Is there a more efficient way?
You an achieve this, by reindexing the second dataframe so they are the same shape, and then using the dataframe operator mul:
Create two data frames with datetime series. The second one using only business days to make sure we have gaps between the two. Set the dates as indices.
import pandas as pd
# first frame
rng1 = pd.date_range('1/1/2011', periods=90, freq='D')
df1 = pd.DataFrame({'value':range(1,91),'date':rng1})
df1.set_index('date', inplace =True)
# second frame with a business day date index
rng2 = pd.date_range('1/1/2011', periods=90, freq='B')
df2 = pd.DataFrame({'date':rng2})
df2['value_to_multiply'] = range(1-91)
df2.set_index('date', inplace =True)
reindex the second frame with the index from the first.

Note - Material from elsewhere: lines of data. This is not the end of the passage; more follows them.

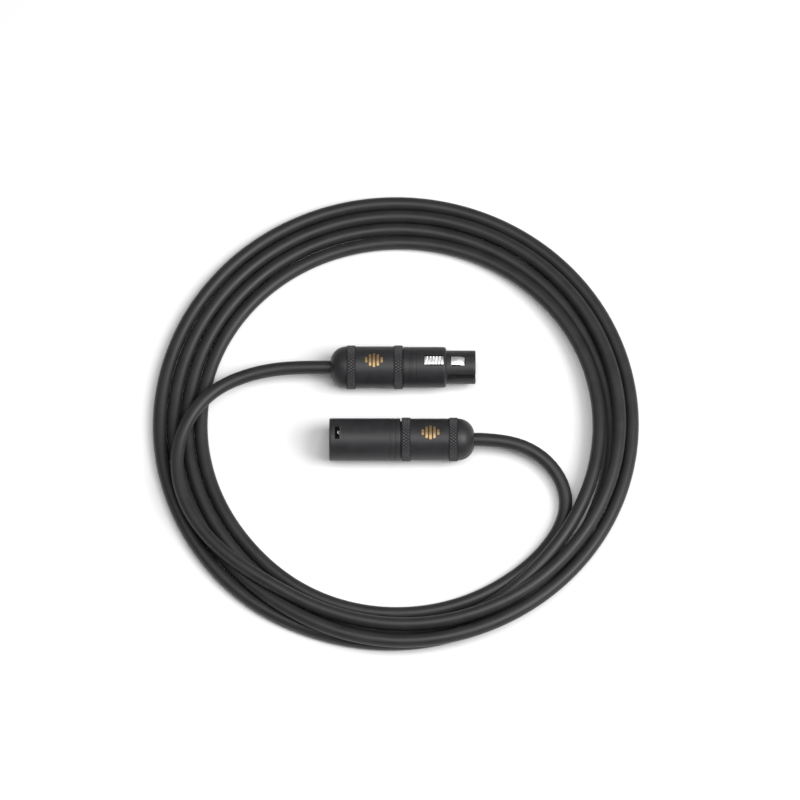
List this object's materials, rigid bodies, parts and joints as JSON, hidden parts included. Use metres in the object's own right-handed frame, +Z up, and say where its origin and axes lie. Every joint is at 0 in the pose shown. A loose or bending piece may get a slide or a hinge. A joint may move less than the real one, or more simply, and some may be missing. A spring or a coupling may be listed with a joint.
{
  "type": "microphone cable",
  "caption": "Balanced audio cable wound into a flat coil, with a latching socket connector on one end and a pin connector on the other",
  "frame": {"origin": "on the floor at the centre of the coil", "axes": "+Z up out of the coil, +X the way the female connector points, +Y away from the male connector"},
  "size_m": [0.232, 0.232, 0.0208],
  "materials": {
    "cord": "satin flexible jacket",
    "sleeve": "satin black, knurled grips",
    "shell": "satin black die casting",
    "insert": "moulded",
    "grommet": "matte",
    "silver_contact": "silver plated",
    "nickel": "bright nickel plate",
    "spring_steel": "rolled strip",
    "chuck": "natural acetal",
    "red_core": "insulation",
    "white_core": "insulation",
    "copper": "twisted strands",
    "gold_mark": "printed metallic mark"
  },
  "bodies": {
    "root": {"cable_coil": "cord", "female_lead": "cord", "male_lead": "cord", "female_shell": "shell", "female_insert": "insert", "female_contact_1": "silver_contact", "female_contact_2": "silver_contact", "female_contact_3": "silver_contact", "female_ground_spring": "spring_steel", "latch_pin": "nickel", "latch_spring": "spring_steel", "female_chuck": "chuck", "female_hot_core": "red_core", "female_cold_core": "white_core", "female_shield_wire": "copper", "male_shell": "shell", "male_insert": "insert", "male_pin_1": "silver_contact", "male_pin_2": "silver_contact", "male_pin_3": "silver_contact", "male_ground_spring": "spring_steel", "male_chuck": "chuck", "male_hot_core": "red_core", "male_cold_core": "white_core", "male_shield_wire": "copper"},
    "latch": {"latch_lever": "nickel"},
    "female_gland": {"female_grommet": "grommet"},
    "female_sleeve": {"female_barrel": "sleeve", "female_end_cap": "sleeve", "female_badge": "gold_mark"},
    "male_gland": {"male_grommet": "grommet"},
    "male_sleeve": {"male_barrel": "sleeve", "male_end_cap": "sleeve", "male_badge": "gold_mark"}
  },
  "joints": [
    {"name": "latch_press", "type": "hinge", "parent": "root", "child": "latch", "pos_m": [0.0109, 0.026, 0.0157], "axis": [0, 1, 0], "range_deg": [0, 4], "stiffness_Nm_per_rad": 0.15, "springref_deg": -1.15},
    {"name": "female_gland_slide", "type": "slide", "parent": "root", "child": "female_gland", "axis": [-1, 0, 0], "range_m": [0, 0.00375]},
    {"name": "female_barrel_turn", "type": "hinge", "parent": "female_gland", "child": "female_sleeve", "pos_m": [-0.0313, 0.026, 0.0104], "axis": [-1, 0, 0], "range_deg": [0, 1350]},
    {"name": "male_gland_slide", "type": "slide", "parent": "root", "child": "male_gland", "axis": [1, 0, 0], "range_m": [0, 0.00375]},
    {"name": "male_barrel_turn", "type": "hinge", "parent": "male_gland", "child": "male_sleeve", "pos_m": [0.037, -0.0108, 0.0104], "axis": [1, 0, 0], "range_deg": [0, 1350]}
  ],
  "couplings": [
    {"joint": "female_barrel_turn", "follows": "female_gland_slide", "rad_per_m": 6283.2},
    {"joint": "male_barrel_turn", "follows": "male_gland_slide", "rad_per_m": 6283.2}
  ]
}
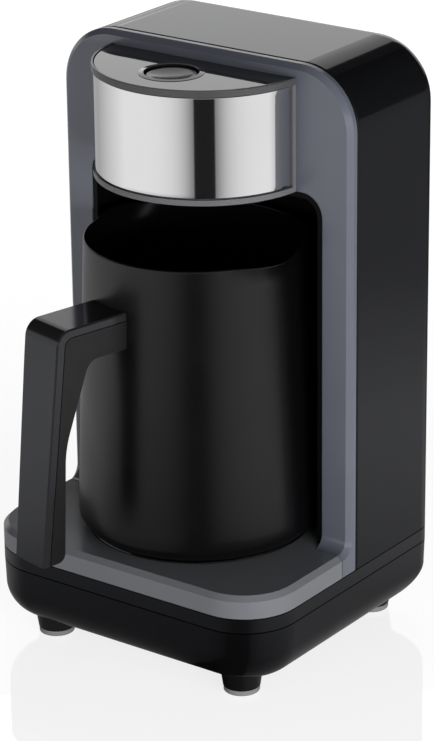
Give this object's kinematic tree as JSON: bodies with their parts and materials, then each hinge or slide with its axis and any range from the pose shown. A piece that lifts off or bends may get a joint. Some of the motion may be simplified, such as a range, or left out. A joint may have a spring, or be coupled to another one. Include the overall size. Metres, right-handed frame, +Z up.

Df1 will now have gaps for non-business days filled with the first previous valid observation.
# reindex the second dataframe to match the first
df2 =df2.reindex(index= df1.index, method = 'ffill')
Multiple df2 by df1['value_to_multiply_by']:
# multiple filling nans with 1 to avoid propagating nans
# nans can still exists if there are no valid previous observations such as at the beginning of a dataframe
df1.mul(df2['value_to_multiply_by'].fillna(1), axis=0)